Fall 2015: Markell Abstract

Decomposing Sovereignty
Patchen Markell
Associate Professor, Political Science

University of Chicago

When Hannah Arendt famously wrote that “if men wish to be free, it is precisely sovereignty they must renounce,” she referred not to sovereignty in the traditional and relatively narrow sense of the existence of a site of supreme authority in the organization of a polity, but to the much broader idea that human beings are, or can be, masterful agents, in control of their own fates. Arendt’s critique of that idea—which she thought rested on the failure to acknowledge human plurality, and fed a variety of forms of destruction and domination—has inspired many subsequent critiques of the idea of sovereignty, my own included.
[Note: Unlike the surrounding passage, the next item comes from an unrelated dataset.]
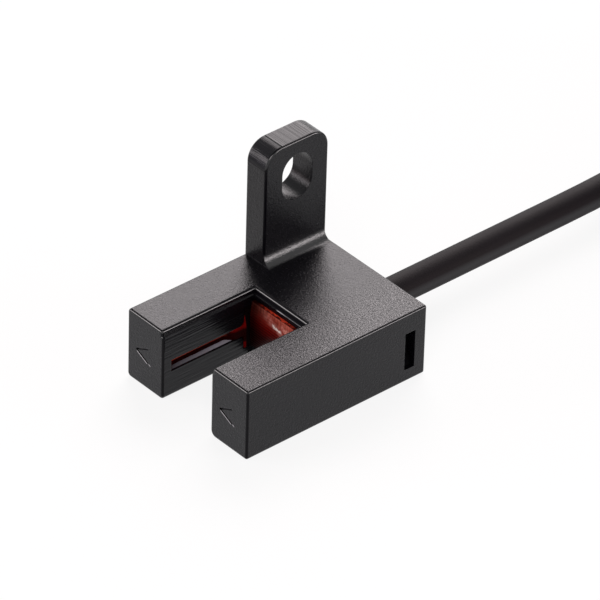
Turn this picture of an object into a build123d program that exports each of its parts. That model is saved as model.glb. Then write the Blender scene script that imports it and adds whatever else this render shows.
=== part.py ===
from build123d import *
import math
import os

# A fork sensor: a light barrier in a U-shaped housing with an upright mounting tab and a cable.
# Millimetres. The origin is the centre of the housing's underside. The prongs point along -Y,
# the cable leaves along +Y, and +Z is up.

# Housing
WIDTH = 14.9
LENGTH = 19.0
HEIGHT = 6.7
SLOT_WIDTH = 6.0
SLOT_DEPTH = 9.6
OUTER_WALL = 0.8
ROOF = 0.9
SLOT_WALL = 0.65
LIP_HEIGHT = 0.5
LIP_SIDE = 0.15
LIP_END = 0.2
LIP_FALL = 0.06
LIP_ROUND = 0.25
SOFT_EDGE = 0.2
LEFT_TOP_ROUND = 0.35
LEFT_FOOT_ROUND = 0.4
LEFT_INNER_FOOT_ROUND = 0.3
RIGHT_FOOT_ROUND = 0.6

# Mounting tab and its slotted hole
TAB_THICK = 2.4
TAB_LENGTH = 6.7
TAB_TOP = 17.55
TAB_CORNER = 1.75
TAB_FOOT_ROUND = 1.0
HOLE_WIDTH = 3.2
HOLE_LENGTH = 4.4
HOLE_HEIGHT = 14.05
HOLE_FROM_BACK = 3.3

# Light path through the slot walls
BEAM_HEIGHT = 3.03
BEAM_FROM_FRONT = 3.0
SLIT_HEIGHT = 1.12
SLIT_FROM_FRONT = 0.88
CORNER_FROM_END = 1.05
CORNER_ROUND = 0.5
CORNER_BELOW_ROOM = 0.5
BAR_FOOT = 1.2
BAR_BELOW_ROOM = 0.15
BAR_PROUD = 0.5
BAR_CROWN = 0.22
COVER_WALL = 0.6
COVER_FROM_FRONT = 1.1
BULGE_LENGTH = 1.3
BULGE_FROM_CORNER = 0.65

# Beam marks cut in the prong fronts
MARK_WIDTH = 0.14
MARK_DEPTH = 0.12
MARK_REACH = 1.4
MARK_RISE = 0.66
MARK_FROM_SIDE = 1.15
MARK_HEIGHT = 3.3

# Bottom cover and its two latches in the side windows
PLATE = 0.8
RIM = 0.5
WINDOW_FROM_BACK = 1.2
WINDOW_LENGTH = 1.07
WINDOW_FOOT = 1.2
WINDOW_TOP = 4.8
LATCH_THICK = 0.7
LATCH_HEIGHT = 4.6
TOOTH_REACH = 0.4
TOOTH_HEIGHT = 1.3
PEG = 0.9

# Circuit board and what is on it
BOARD_THICK = 0.6
BOARD_ABOVE = 0.9
BOARD_BACK_GAP = 1.23
BOARD_SIDE_GAP = 0.35
BOARD_FRONT_GAP = 0.4
PEG_INSET = 0.5
PEG_FROM_LEAD = 0.4
OPTIC_WIDE = 2.6
OPTIC_TALL = 3.0
LENS_RADIUS = 0.65
LENS_GAP = 0.08
OPTIC_GAP = 0.15
LEAD_WIDE = 0.4
LEAD_THICK = 0.25
LEAD_PITCH = 1.0
LED_SIZE = (1.6, 0.6, 0.8)
CHIP_SIZE = (3.0, 1.9, 0.8)
CHIP_LEG = (0.3, 0.45, 0.2)
CHIP_LEG_PITCH = 0.65
TRANSISTOR_SIZE = (1.3, 2.0, 0.9)
DIODE_SIZE = (1.25, 1.8, 0.8)
RESISTOR_SIZE = (0.5, 1.0, 0.35)
RESISTOR_PITCH = 0.72
CAPACITOR_SIZE = (0.8, 1.6, 0.7)
CAPACITOR_PITCH = 1.08
JOINT_RADIUS = 0.45
JOINT_HEIGHT = 0.4

# Cable, its cores and its fixing
CABLE = 2.6
CABLE_HEIGHT = 2.55
CABLE_LENGTH = 1000.0
JACKET_INSIDE = 1.1
CORE = 0.8
CORE_OFFSET = 0.43
CORE_PITCH = 1.05
CORE_LANDING = 1.0
CORE_STRAIGHT = 0.35
CORE_FAN = 1.0
CORE_LIFT = {-1: 0.2, 1: 0.5}
CORE_LEVEL = 0.5
CLAMP_WALL = 0.4
SEAL_WIDTH = 5.8
TIP = 0.5
TIP_LENGTH = 3.0
CORE_BARE_LENGTH = 12.0

# Coil of the put-away length
COIL_MIDDLE = 27.0
COIL_COLUMNS = 2
COIL_LAYERS = 6
COIL_FILL = 0.7
COIL_START = 202.0
TIE_THICK = 0.3
TIE_WIDE = 2.5
TIE_ANGLE = 150.0

# Clearances
FIT = 0.02
SNAP = 0.05
LAY = 0.05
TIE_EASE = 0.1

# Sizes that follow
SIDE = WIDTH / 2
FRONT = -LENGTH / 2
BACK = LENGTH / 2
SLOT_SIDE = SLOT_WIDTH / 2
SLOT_END = FRONT + SLOT_DEPTH
ROOM_SIDE = SIDE - OUTER_WALL
ROOM_FRONT = FRONT + OUTER_WALL
ROOM_BACK = BACK - OUTER_WALL
ROOM_TOP = HEIGHT - ROOF
BAR_TOP = ROOM_TOP - BAR_BELOW_ROOM
CORNER_TOP = ROOM_TOP - CORNER_BELOW_ROOM
ARM_SIDE = SLOT_SIDE + SLOT_WALL
END_WALL_BACK = SLOT_END + SLOT_WALL
ARM_OUT = ARM_SIDE + FIT + COVER_WALL
COVER_BACK = END_WALL_BACK + FIT + COVER_WALL
CORNER_FRONT = SLOT_END - CORNER_FROM_END
SLIT_FOOT = BEAM_HEIGHT - SLIT_HEIGHT / 2
SLIT_TOP = BEAM_HEIGHT + SLIT_HEIGHT / 2
TAB_INNER = -SIDE + TAB_THICK
TAB_FRONT = BACK - TAB_LENGTH
BOARD_TOP = ROOM_TOP - BOARD_ABOVE
BOARD_UNDER = BOARD_TOP - BOARD_THICK
BOARD_SIDE = ROOM_SIDE - BOARD_SIDE_GAP
BOARD_FRONT = COVER_BACK + BOARD_FRONT_GAP
WINDOW_BACK = BACK - WINDOW_FROM_BACK
WINDOW_FRONT = WINDOW_BACK - WINDOW_LENGTH
JACKET_END = ROOM_BACK - JACKET_INSIDE
BOARD_BACK = JACKET_END - BOARD_BACK_GAP
BOARD_Y = (BOARD_FRONT + BOARD_BACK) / 2
BEAM_Y = FRONT + BEAM_FROM_FRONT
OPTIC_BACK = ROOM_SIDE - OPTIC_GAP
OPTIC_FACE = ARM_OUT + LENS_GAP + LENS_RADIUS
LEAD_SIDE = (OPTIC_FACE + OPTIC_BACK) / 2
PAD_Y = BOARD_BACK - CORE_LANDING
COIL_OUTER_TURN = COIL_MIDDLE / 2 + (COIL_COLUMNS - 1) * CABLE / 2
COIL_INNER_TURN = COIL_MIDDLE / 2 - (COIL_COLUMNS - 1) * CABLE / 2
COIL_FLOOR = TIE_THICK + LAY
COIL_FIRST_LAYER = COIL_FLOOR + CABLE / 2
COIL_TOP_LAYER = COIL_FIRST_LAYER + (COIL_LAYERS - 1) * CABLE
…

In this presentation, however, I will suggest that there are some surprising pitfalls lurking in the Arendtian critique of sovereignty, not because it is wrong, but because it can be understood and appropriated in ways that inadvertently reproduce the object of her, and our, critique. In response to this problem, I’ll sketch an alternative way to pursue the critique of sovereignty, to understand the meaning of “non-sovereignty,” and to relate sovereignty in its broad, ontological sense to sovereignty in its narrow, juridical sense. This alternative is devoted not to the (perpetually deferred) end or death of sovereignty, but to what I call its decomposition.